- **Aim of the exercise**
The lines to extract run from the first line of the entries through the line that contains "const ROUND_SIDES = 24;"; reproduce exactly those lines and no others.

[Items from a dataset]
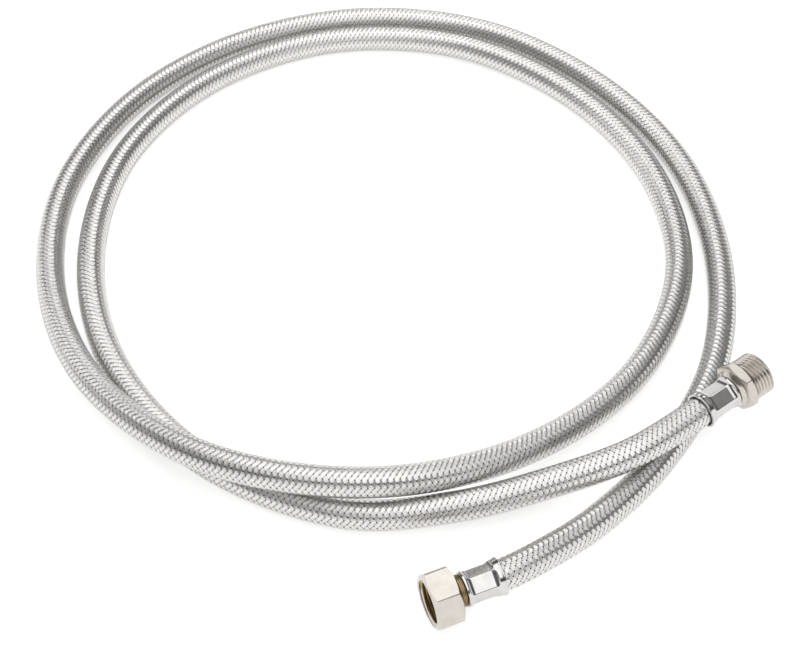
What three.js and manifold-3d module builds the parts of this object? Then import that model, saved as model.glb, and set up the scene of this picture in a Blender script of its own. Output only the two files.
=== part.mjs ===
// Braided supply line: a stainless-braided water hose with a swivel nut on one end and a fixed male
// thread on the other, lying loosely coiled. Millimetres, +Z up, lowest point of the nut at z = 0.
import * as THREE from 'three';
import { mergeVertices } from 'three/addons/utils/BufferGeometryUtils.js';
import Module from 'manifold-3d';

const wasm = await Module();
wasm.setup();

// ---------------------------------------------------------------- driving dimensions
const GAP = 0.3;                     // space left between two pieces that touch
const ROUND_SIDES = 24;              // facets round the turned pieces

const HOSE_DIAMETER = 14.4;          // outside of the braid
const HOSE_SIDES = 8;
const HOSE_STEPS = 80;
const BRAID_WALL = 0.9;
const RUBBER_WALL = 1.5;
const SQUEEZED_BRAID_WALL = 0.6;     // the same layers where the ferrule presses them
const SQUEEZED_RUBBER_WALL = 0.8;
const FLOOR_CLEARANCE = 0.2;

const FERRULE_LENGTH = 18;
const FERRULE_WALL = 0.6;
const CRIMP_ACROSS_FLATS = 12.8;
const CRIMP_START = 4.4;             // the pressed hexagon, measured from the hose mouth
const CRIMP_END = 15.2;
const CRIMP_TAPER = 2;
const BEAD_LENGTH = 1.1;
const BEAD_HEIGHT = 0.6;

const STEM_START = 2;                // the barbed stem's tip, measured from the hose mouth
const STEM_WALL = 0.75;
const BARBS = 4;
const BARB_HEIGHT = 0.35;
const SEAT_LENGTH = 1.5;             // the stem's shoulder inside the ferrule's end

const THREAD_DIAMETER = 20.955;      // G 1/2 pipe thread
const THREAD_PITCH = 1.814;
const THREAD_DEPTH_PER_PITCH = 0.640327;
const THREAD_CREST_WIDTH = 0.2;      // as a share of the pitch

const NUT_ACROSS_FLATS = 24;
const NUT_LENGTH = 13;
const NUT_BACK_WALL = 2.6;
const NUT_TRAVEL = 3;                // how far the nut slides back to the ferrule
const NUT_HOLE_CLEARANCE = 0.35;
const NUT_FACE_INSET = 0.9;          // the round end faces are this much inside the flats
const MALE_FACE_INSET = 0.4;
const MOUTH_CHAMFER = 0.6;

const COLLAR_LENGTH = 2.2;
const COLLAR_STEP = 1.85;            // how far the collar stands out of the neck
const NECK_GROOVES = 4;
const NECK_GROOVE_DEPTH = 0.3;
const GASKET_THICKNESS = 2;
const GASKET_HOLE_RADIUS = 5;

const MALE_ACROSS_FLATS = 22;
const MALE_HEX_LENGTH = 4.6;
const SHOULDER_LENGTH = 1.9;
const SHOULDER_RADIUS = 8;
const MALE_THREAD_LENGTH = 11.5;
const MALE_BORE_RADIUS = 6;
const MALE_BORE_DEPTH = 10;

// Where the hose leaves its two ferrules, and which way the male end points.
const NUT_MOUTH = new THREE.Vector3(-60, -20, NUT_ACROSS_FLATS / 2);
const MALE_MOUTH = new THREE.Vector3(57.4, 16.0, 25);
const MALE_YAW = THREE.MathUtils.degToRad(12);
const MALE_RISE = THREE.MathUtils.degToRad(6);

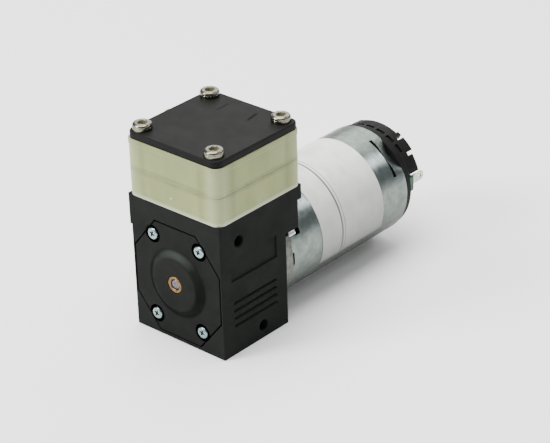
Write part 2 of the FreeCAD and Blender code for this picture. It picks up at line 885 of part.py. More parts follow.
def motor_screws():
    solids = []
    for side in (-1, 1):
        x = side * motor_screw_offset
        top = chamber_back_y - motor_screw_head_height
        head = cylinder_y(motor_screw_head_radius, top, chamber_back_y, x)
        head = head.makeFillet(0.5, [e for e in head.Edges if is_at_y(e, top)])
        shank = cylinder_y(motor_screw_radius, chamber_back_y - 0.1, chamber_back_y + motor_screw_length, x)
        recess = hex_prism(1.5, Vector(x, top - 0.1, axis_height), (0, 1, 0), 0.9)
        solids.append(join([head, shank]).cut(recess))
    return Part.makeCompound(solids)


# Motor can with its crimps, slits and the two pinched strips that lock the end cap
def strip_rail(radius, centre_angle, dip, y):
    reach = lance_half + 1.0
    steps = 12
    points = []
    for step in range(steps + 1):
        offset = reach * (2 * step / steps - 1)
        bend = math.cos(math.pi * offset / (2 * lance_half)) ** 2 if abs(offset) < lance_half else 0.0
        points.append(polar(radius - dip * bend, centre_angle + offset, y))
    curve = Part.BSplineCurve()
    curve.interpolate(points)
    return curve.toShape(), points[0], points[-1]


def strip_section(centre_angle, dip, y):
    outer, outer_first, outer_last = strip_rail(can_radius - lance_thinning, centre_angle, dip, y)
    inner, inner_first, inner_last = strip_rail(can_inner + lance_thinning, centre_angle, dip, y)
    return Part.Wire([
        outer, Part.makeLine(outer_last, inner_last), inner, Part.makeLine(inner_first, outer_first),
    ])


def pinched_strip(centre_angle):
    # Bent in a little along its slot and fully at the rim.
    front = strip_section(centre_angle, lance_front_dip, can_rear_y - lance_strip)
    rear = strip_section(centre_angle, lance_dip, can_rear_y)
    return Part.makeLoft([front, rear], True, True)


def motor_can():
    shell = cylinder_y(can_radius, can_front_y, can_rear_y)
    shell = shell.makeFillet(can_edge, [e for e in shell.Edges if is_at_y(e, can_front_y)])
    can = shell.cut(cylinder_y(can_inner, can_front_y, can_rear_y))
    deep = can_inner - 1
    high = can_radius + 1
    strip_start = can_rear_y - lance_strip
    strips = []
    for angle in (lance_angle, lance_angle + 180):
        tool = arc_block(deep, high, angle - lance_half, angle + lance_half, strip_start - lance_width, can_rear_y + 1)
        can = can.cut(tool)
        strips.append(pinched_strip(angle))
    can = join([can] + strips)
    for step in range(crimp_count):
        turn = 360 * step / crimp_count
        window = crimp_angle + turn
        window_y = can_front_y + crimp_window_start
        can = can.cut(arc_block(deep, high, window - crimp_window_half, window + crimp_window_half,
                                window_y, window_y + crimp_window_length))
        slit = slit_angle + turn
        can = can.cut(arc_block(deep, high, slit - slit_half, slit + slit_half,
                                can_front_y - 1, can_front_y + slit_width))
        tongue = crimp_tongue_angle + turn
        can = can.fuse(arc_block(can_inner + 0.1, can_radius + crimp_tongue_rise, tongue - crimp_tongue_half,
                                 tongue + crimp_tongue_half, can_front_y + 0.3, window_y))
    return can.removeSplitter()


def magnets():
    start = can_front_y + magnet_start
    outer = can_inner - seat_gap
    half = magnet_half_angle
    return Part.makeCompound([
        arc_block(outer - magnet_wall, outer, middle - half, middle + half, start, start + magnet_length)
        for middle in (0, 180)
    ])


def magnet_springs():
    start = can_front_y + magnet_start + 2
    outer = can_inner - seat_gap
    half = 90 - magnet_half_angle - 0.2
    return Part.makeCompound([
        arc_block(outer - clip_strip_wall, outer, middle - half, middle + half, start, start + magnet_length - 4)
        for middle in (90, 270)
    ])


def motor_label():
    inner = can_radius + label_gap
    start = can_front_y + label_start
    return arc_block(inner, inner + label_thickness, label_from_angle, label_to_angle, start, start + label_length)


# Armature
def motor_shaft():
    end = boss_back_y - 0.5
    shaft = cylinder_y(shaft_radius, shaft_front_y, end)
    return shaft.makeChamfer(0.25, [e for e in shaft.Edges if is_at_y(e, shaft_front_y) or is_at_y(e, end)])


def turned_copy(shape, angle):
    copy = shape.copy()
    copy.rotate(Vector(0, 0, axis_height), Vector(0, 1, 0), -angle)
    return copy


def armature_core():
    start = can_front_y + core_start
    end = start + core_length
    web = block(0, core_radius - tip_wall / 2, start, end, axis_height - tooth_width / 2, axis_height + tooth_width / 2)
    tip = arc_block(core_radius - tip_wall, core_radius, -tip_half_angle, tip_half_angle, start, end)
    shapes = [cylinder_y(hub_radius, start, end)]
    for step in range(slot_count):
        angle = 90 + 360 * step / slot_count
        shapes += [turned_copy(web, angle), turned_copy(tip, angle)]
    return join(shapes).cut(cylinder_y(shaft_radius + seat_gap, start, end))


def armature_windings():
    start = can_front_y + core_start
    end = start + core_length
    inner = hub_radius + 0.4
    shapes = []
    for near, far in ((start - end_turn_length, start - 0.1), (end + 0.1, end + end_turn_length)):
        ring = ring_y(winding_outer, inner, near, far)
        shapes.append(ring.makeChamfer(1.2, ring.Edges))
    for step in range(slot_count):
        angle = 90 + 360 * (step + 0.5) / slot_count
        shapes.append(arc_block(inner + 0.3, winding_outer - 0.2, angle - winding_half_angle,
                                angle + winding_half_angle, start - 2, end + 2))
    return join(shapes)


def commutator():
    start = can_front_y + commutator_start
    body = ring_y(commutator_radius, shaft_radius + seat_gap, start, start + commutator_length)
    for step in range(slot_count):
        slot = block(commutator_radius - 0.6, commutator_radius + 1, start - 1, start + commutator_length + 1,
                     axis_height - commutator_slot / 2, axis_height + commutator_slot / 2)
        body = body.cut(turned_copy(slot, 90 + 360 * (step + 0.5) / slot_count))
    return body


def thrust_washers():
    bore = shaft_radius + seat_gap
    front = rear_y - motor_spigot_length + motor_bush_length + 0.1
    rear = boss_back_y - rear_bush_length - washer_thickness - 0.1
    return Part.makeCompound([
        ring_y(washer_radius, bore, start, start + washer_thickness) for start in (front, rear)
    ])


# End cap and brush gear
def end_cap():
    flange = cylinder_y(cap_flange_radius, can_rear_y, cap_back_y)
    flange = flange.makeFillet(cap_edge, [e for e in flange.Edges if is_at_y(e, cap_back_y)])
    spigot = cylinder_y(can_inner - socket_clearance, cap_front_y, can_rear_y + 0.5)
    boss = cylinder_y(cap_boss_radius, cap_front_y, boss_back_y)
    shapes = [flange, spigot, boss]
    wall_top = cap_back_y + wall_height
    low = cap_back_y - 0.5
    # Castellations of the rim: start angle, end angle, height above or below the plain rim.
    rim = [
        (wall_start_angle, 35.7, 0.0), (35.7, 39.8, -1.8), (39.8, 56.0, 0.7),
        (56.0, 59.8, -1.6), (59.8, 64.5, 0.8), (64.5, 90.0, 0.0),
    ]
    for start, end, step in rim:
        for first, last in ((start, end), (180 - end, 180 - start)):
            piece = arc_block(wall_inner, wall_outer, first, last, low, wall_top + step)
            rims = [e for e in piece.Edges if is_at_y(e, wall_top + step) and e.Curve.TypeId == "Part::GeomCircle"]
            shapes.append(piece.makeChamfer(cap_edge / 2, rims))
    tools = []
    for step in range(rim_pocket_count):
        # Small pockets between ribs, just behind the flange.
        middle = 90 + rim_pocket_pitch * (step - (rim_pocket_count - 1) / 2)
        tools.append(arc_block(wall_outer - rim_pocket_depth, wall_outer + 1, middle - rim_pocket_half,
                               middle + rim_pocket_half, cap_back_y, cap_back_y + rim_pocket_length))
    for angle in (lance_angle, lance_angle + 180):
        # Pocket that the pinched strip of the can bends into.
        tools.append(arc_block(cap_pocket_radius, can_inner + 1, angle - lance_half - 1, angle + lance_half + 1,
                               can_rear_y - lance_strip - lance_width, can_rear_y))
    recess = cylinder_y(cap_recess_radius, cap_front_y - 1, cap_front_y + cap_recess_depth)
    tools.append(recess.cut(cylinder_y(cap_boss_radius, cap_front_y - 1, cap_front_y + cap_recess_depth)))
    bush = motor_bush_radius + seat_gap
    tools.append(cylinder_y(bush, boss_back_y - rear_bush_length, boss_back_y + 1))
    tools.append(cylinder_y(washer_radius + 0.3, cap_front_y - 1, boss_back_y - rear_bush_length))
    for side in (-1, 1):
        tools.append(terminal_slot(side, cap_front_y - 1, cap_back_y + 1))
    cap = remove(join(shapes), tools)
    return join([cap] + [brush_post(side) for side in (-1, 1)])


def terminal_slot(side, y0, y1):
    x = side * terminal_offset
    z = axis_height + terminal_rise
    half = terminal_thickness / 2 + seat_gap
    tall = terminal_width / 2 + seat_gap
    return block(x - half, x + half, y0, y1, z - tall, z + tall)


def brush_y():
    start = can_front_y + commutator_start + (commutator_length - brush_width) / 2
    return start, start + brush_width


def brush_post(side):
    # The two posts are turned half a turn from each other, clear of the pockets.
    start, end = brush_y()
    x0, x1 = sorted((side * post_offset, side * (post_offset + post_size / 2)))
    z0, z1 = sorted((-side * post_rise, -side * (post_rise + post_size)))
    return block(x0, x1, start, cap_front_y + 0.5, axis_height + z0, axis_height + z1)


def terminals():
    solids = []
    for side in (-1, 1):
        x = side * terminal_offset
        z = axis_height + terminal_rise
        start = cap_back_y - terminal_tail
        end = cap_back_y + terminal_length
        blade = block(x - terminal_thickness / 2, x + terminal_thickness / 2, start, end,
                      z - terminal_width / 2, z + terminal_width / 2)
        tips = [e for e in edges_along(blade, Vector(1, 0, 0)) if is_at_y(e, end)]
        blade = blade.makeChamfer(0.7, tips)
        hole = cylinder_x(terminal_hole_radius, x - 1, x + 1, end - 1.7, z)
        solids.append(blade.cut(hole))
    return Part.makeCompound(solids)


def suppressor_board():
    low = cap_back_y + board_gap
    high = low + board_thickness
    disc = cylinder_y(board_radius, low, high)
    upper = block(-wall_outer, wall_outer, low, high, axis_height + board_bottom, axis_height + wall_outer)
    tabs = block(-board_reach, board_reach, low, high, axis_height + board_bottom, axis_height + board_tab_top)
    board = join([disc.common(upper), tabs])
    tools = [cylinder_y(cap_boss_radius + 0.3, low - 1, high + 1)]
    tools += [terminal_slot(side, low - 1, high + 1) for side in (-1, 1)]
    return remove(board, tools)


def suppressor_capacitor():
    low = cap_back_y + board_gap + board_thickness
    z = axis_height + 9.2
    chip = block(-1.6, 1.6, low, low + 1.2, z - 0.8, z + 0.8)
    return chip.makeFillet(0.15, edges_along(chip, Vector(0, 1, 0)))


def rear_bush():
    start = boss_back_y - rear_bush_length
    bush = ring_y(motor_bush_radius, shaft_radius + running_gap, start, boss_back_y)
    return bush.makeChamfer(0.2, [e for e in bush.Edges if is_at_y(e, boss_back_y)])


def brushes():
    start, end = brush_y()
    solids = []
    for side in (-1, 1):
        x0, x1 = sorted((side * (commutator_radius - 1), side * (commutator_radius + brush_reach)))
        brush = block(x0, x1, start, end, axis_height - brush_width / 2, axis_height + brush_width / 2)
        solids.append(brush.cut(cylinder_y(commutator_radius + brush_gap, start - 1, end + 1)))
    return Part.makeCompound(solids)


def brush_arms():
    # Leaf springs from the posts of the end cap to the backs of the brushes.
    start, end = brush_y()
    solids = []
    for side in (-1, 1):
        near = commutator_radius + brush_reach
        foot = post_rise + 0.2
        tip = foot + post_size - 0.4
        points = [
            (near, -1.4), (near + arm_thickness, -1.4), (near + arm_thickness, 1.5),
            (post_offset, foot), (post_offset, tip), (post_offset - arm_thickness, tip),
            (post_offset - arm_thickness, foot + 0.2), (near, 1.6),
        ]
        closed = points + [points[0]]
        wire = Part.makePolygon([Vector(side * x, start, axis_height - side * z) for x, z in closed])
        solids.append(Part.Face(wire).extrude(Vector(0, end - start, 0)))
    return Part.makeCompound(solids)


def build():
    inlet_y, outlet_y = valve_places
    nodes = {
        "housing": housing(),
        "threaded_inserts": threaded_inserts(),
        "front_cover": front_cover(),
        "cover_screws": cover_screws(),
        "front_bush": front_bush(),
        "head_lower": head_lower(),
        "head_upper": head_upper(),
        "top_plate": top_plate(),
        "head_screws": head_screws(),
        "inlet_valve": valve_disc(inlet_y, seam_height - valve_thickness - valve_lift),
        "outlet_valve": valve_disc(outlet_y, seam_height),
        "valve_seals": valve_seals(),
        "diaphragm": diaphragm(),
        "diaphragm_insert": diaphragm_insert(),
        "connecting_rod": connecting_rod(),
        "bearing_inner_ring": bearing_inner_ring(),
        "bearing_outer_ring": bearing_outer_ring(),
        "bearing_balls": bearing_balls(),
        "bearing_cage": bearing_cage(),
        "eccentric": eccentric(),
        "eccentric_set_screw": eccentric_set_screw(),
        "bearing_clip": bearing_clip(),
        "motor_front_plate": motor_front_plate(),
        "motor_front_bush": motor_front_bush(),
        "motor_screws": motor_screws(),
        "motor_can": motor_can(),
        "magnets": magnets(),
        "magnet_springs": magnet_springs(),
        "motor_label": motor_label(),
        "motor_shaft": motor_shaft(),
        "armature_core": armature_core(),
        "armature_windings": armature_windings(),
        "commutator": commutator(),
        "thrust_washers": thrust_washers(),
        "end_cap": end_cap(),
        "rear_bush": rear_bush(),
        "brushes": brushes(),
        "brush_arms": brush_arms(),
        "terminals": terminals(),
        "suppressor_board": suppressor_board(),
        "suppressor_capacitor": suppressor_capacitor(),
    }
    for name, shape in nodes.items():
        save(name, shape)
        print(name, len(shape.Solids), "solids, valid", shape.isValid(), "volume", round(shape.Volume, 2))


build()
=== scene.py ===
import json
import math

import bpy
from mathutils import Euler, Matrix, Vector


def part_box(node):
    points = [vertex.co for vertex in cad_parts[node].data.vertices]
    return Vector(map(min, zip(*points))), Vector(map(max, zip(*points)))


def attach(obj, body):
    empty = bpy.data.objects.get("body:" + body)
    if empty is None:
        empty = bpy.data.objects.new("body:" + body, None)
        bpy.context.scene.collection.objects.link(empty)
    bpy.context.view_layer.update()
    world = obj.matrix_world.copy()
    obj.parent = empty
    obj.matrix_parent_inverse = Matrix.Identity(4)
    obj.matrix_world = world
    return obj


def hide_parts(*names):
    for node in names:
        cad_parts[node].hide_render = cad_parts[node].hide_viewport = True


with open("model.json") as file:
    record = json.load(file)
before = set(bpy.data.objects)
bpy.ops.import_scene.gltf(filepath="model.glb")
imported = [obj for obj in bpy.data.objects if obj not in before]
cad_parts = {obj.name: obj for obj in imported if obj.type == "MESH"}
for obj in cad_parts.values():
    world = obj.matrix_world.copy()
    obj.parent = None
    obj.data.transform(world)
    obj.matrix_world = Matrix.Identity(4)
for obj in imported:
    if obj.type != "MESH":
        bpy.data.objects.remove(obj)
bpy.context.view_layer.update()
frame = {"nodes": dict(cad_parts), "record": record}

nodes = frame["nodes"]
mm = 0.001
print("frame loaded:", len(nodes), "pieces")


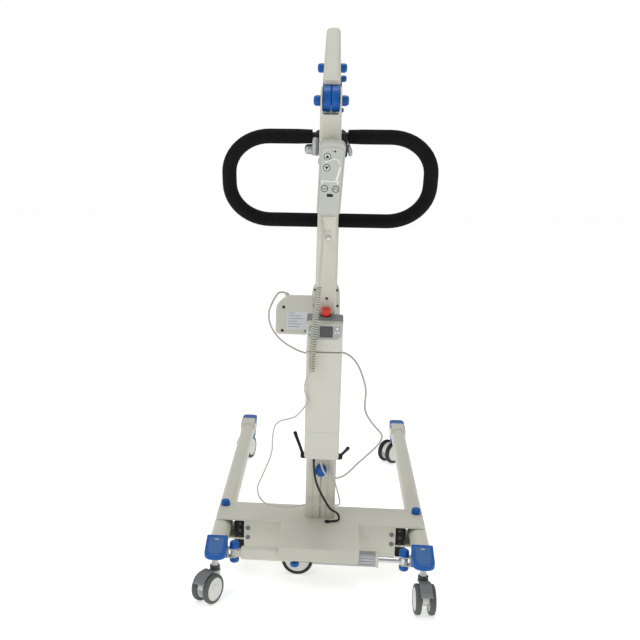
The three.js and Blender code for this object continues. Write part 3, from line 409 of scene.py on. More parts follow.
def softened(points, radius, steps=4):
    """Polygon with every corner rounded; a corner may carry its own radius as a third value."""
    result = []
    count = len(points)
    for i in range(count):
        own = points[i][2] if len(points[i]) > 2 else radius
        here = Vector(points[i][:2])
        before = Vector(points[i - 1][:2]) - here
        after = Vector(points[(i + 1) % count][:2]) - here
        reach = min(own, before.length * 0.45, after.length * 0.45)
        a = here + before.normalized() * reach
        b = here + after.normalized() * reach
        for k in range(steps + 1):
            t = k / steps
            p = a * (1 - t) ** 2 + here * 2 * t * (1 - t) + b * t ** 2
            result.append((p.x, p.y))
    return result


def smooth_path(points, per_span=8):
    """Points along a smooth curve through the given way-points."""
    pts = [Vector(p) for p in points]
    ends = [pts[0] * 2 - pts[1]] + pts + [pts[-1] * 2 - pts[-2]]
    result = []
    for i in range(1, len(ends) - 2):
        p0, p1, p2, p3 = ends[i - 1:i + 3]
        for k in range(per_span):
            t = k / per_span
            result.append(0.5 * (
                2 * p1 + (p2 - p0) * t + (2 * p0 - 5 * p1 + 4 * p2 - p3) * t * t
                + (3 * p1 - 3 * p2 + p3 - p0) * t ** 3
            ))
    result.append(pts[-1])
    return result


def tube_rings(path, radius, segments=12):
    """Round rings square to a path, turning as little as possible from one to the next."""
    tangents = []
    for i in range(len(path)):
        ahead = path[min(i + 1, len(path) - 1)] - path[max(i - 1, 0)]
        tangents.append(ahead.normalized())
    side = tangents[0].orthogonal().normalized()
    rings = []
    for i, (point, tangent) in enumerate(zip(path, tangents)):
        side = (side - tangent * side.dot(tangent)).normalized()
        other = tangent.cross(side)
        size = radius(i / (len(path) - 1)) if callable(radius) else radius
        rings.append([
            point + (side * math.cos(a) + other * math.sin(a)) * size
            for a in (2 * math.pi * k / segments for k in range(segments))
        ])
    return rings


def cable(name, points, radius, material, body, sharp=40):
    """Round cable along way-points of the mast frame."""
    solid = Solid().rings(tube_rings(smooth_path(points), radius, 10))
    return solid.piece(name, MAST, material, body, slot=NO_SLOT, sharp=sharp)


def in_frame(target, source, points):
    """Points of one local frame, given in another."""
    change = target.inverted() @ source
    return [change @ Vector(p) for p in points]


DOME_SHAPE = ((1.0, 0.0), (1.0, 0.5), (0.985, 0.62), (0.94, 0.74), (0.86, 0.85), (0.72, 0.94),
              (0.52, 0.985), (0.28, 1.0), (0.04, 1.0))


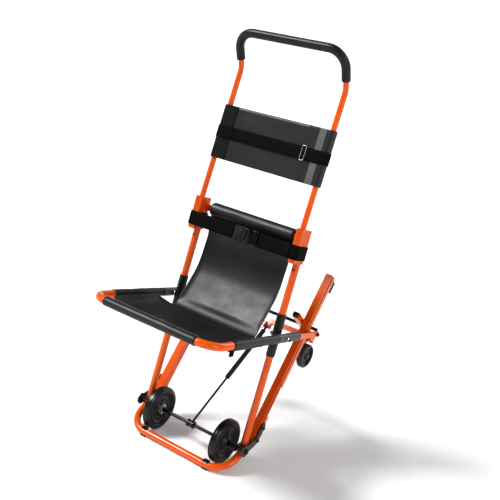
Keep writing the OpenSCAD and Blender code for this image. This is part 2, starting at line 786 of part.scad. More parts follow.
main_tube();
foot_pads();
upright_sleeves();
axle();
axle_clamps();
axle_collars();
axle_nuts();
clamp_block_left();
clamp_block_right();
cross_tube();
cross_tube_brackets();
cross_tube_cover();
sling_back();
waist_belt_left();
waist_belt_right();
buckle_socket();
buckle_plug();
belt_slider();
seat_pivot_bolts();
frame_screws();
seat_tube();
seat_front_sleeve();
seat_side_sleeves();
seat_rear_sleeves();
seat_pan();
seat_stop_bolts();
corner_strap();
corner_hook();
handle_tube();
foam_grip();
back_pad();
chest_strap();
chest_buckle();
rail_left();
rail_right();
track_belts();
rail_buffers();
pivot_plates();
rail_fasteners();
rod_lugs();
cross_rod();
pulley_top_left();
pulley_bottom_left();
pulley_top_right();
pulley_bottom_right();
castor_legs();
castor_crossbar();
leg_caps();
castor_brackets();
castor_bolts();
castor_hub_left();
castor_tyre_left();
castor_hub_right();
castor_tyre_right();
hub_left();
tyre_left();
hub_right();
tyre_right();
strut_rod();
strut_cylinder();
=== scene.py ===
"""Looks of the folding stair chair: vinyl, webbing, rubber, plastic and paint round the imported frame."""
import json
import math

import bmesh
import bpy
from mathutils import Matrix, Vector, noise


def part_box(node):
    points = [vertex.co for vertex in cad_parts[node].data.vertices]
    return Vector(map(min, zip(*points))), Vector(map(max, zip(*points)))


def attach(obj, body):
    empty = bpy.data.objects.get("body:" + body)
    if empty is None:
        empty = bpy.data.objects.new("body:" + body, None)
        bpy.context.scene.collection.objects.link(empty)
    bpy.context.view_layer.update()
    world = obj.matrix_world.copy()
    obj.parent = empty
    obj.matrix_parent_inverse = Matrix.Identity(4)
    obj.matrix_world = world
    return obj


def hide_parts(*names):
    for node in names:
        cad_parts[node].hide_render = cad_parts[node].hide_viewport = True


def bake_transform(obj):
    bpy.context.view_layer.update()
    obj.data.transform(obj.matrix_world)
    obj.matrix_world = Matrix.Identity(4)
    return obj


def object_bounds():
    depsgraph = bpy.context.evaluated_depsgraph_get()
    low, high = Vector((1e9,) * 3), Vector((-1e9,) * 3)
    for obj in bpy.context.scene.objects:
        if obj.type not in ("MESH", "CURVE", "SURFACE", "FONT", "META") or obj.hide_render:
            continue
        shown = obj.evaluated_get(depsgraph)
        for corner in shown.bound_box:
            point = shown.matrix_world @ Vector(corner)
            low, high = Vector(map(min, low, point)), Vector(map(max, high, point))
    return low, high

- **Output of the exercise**
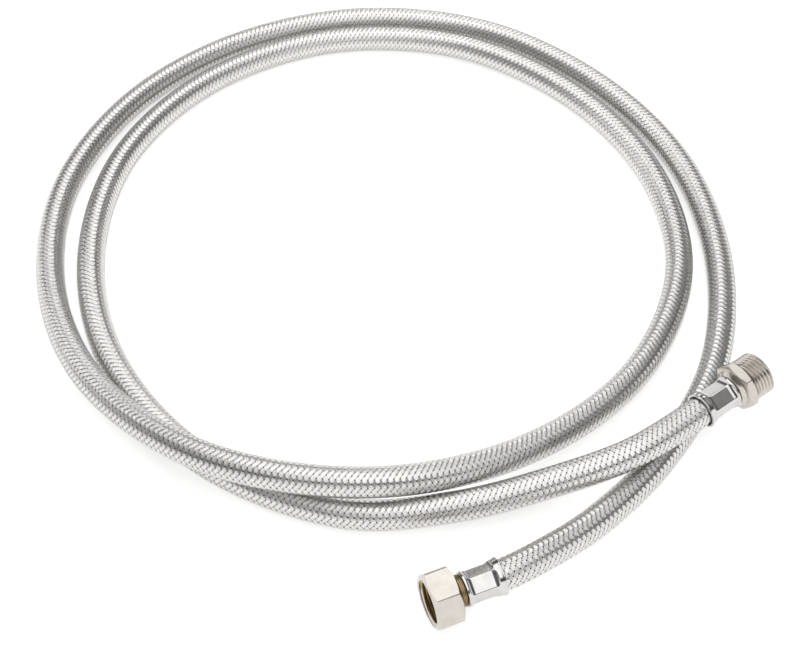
What three.js and manifold-3d module builds the parts of this object? Then import that model, saved as model.glb, and set up the scene of this picture in a Blender script of its own. Output only the two files.
=== part.mjs ===
// Braided supply line: a stainless-braided water hose with a swivel nut on one end and a fixed male
// thread on the other, lying loosely coiled. Millimetres, +Z up, lowest point of the nut at z = 0.
import * as THREE from 'three';
import { mergeVertices } from 'three/addons/utils/BufferGeometryUtils.js';
import Module from 'manifold-3d';

const wasm = await Module();
wasm.setup();

// ---------------------------------------------------------------- driving dimensions
const GAP = 0.3;                     // space left between two pieces that touch
const ROUND_SIDES = 24;              // facets round the turned pieces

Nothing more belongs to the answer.